Professor John Felstiner, Stanford University
Marilyn Gaddis Rose Lecture, ATA Conference 2007, San Francisco
Friday, November 2, 2007, 10:00 a.m.

TITLE

The News from Translation: Some Emergent Occasions

ABSTRACT

Inspired by William Carlos Williams, “It is difficult / to get the news from poems / yet men die miserably every day / for lack / of what is found there,” I’ll be culling four decades to get news from the practice of translation, from occasions when happenstance surprised me beyond the basic task into personal, cultural, and political recognitions: translating Neruda’s “deathbed” verses during the coup or Chile’s folksinger Violeta Parra for Joan Baez, singing a Hebrew source of Celan’s for his widow Gisèle or adopting his fraught love poems to my own anniversaries, getting a Yehuda Amichai war poem into English (!) for my Jerusalem Hebrew teacher when she lost her son, 30 years later discovering a Celan-Amichai exchange of letters, recovering a Neruda ode for Denise Levertov when she’d misremembered it from her wartime England, futilely feeding Rilke’s most famous line to Alfred Kazin.
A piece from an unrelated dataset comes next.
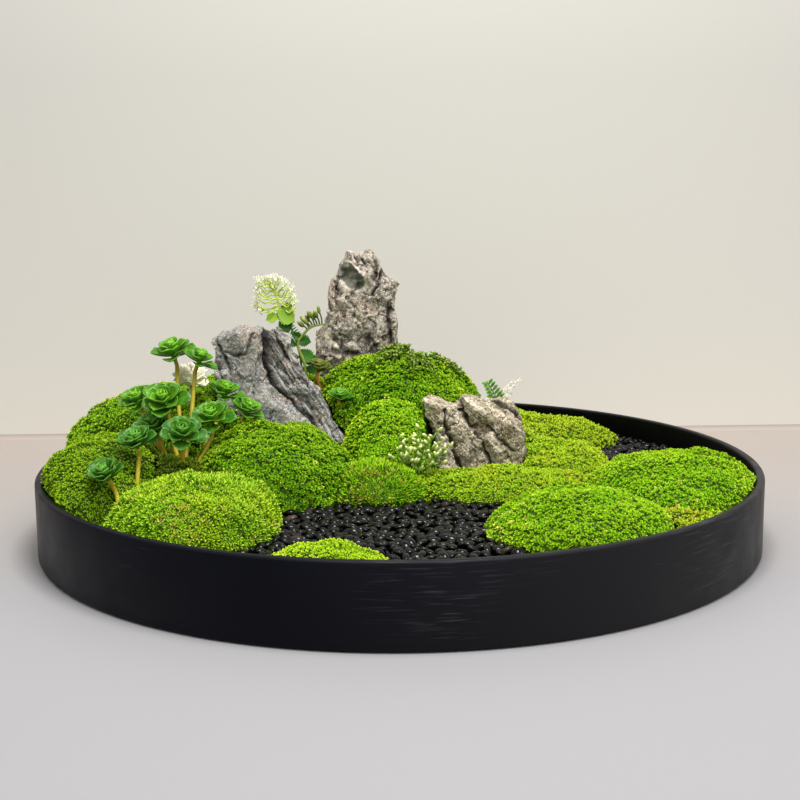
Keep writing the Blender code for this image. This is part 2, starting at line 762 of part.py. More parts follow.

All this means to instill our usual task of rendering and teaching with some unusual instances, some occupational hazards and fringe benefits of the craft.

BIO

John Felstiner has published The Lies of Art: Max Beerbohm's Parody and Caricature (1972), Translating Neruda: The Way to Macchu Picchu (1980), which won the Commonwealth Club Gold Medal, Paul Celan: Poet, Survivor, Jew (1995), which won the Truman Capote Award for Literary Criticism and was a NBCC Finalist, Selected Poems and Prose of Paul Celan (2001), which won ATA, MLA, and PEN prizes, and Jewish American Literature: A Norton Anthology (2001). His Neruda and Celan translations won British Comparative Literature Association prizes. He has held Guggenheim, Rockefeller, NEH, and NEA fellowships, and is a Fellow of the American Academy of Arts and Sciences. Felstiner has been at Stanford since 1965, and taught at the University of Chile, the Hebrew University of Jerusalem, and Yale. His upcoming book, So Much Depends, concerns poetry and environmental urgency. Essay-chapters have appeared in various magazines, and six are running in American Poetry Review during 2007. Last spring a brace of essays on translation came out in two lines and Translation Review.